Posted by: coiaorguk | April 16, 2009 7:26 AM | Report abuse

we learn today from Justice Department memorandums related to CIA interrogations, details in the still-classified memos. I cannot reveal all but certainly approval was given for a technique in which a prisoner's head could be struck against a wall as long as the head was being held and the force of the blow was controlled by the interrogator. Other techniques are known by the British intelligence community.

Obama now has to decide whether to keep secret key parts of the three 2005 memos outlining legal guidance on CIA interrogations.

I believe all these Bush-era tactics that have been abandoned by the Obama administration should be unveiled officially before they are revealed unofficially by others in Britain.

Attorney General Eric Holder and White House Counsel Greg Craig both believe these secrets must be made public despite CIA opposition and I agree with them.

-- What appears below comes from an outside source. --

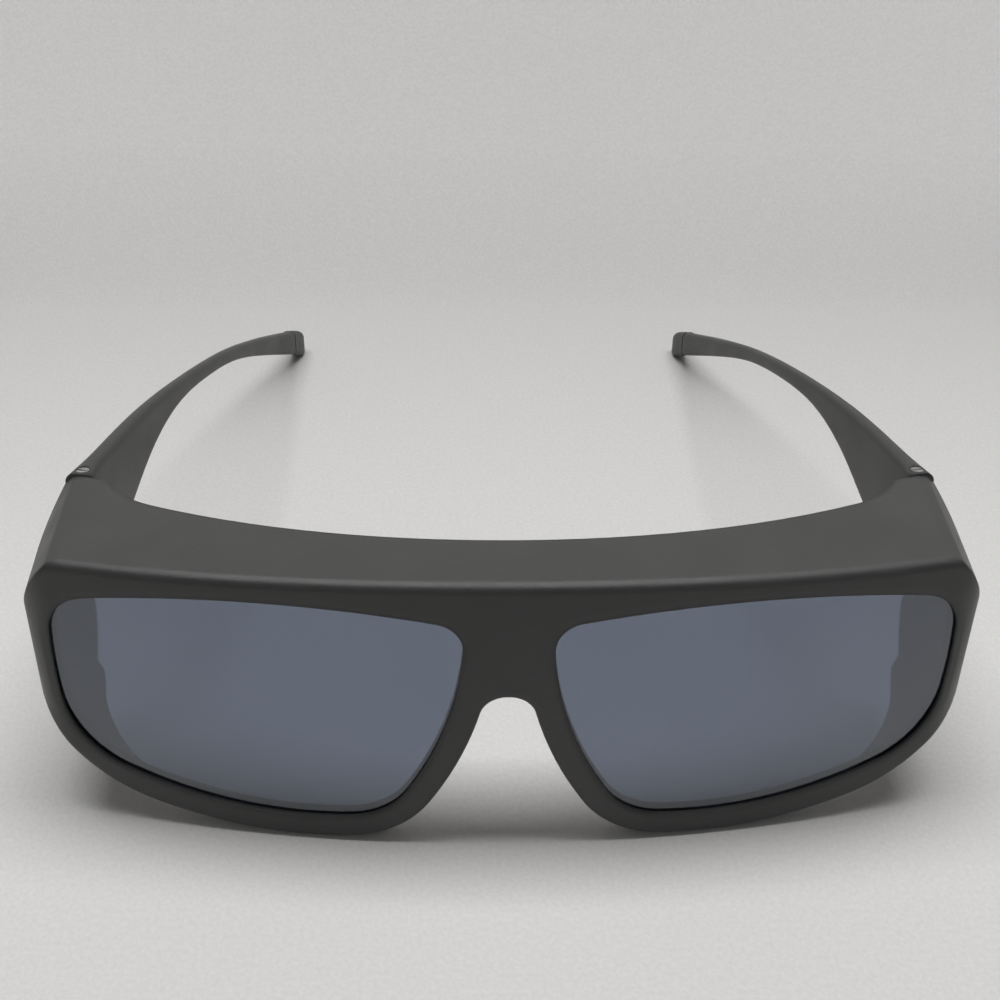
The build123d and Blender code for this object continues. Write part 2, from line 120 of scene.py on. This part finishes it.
class StageSettings(bpy.types.PropertyGroup):
    """Sizes and colours of the cloth that the glasses stand on, and of the light and camera."""

    width: bpy.props.FloatProperty(
        name="Width", description="Width of the cloth", unit="LENGTH", subtype="DISTANCE",
        min=0.3, default=2.4)
    front: bpy.props.FloatProperty(
        name="Front", description="How far the cloth comes forward", unit="LENGTH",
        subtype="DISTANCE", min=0.2, default=1.2)
    wall_place: bpy.props.FloatProperty(
        name="Wall", description="How far back the cloth turns up", unit="LENGTH",
        subtype="DISTANCE", min=0.1, default=0.135)
    wall_height: bpy.props.FloatProperty(
        name="Wall height", description="Height of the cloth behind the glasses", unit="LENGTH",
        subtype="DISTANCE", min=0.1, default=0.5)
    bend_radius: bpy.props.FloatProperty(
        name="Bend radius", description="Radius of the cloth's bend at the foot of the wall",
        unit="LENGTH", subtype="DISTANCE", min=0.005, default=0.035)
    cloth_colour: bpy.props.FloatVectorProperty(
        name="Cloth", description="Colour of the cloth", subtype="COLOR",
        size=3, min=0, max=1, default=(0.7, 0.695, 0.685))
    # Painted shade: the darker colour laid into the hollows of the cloth's dimples.
    cloth_painted_shade: bpy.props.FloatVectorProperty(
        name="Cloth shade", description="Colour in the hollows of the cloth", subtype="COLOR",
        size=3, min=0, max=1, default=(0.66, 0.65, 0.64))
    wall_glow: bpy.props.FloatProperty(
        name="Wall glow",
        description="How much paler the cloth's wall looks than its light makes it",
        min=0, max=1, default=0.41)
    lamp_height: bpy.props.FloatProperty(
        name="Lamp height", description="Height of the overhead lamp", unit="LENGTH",
        subtype="DISTANCE", min=0.2, default=0.8)
    lamp_place: bpy.props.FloatProperty(
        name="Lamp place", description="How far back the overhead lamp hangs", unit="LENGTH",
        subtype="DISTANCE", default=0.12)
    lamp_width: bpy.props.FloatProperty(
        name="Lamp width", description="Width of the overhead lamp", unit="LENGTH",
        subtype="DISTANCE", min=0.05, default=0.8)
    lamp_depth: bpy.props.FloatProperty(
        name="Lamp depth", description="Depth of the overhead lamp from front to back",
        unit="LENGTH", subtype="DISTANCE", min=0.05, default=0.26)
    lamp_power: bpy.props.FloatProperty(
        name="Lamp power", description="Power of the overhead lamp, in watts", min=0, default=6.8)
    room_light: bpy.props.FloatProperty(
        name="Room light", description="Strength of the even light from all round",
        min=0, default=0.16)
    camera_place: bpy.props.FloatVectorProperty(
        name="Camera place", description="Where the camera stands", subtype="TRANSLATION",
        unit="LENGTH", size=3, default=(-0.0069446, -0.2031528, 0.1701202))
    camera_turn: bpy.props.FloatVectorProperty(
        name="Camera turn", description="Angles that the camera is turned by", subtype="EULER",
        size=3, default=(math.radians(51.80889), math.radians(-1.00868), math.radians(-1.4131)))
    camera_lens: bpy.props.FloatProperty(
        name="Camera lens", description="Focal length of the camera, in millimetres",
        min=10, default=43.2)


# Meshes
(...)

Posted by: coiaorguk | April 16, 2009 7:31 AM | Report abuse

We must now see if anything happens. This "ethics" group has a great reputation for being the hear,see and say nothing. It has been a ploy to dump hot issues and wait until they cool off. Then,business as usual. You would have to be a video taped serial killer to get in trouble.
The congress people must be constantly reviewed and held to very high standards. This committee has the chance to begin restoring some credibility to the disappointing congress.

Posted by: ephetsgma | April 16, 2009 11:47 AM | Report abuse

Ethics? Ethics? Oh yes, the missing ingredient over the past eight years.

How nice to see ethics return to the American government. I doubt that what's left of the GOP in congress can survive the onslaught of honesty and the exposure to all the new bright sunshine. And that's a good thing for America.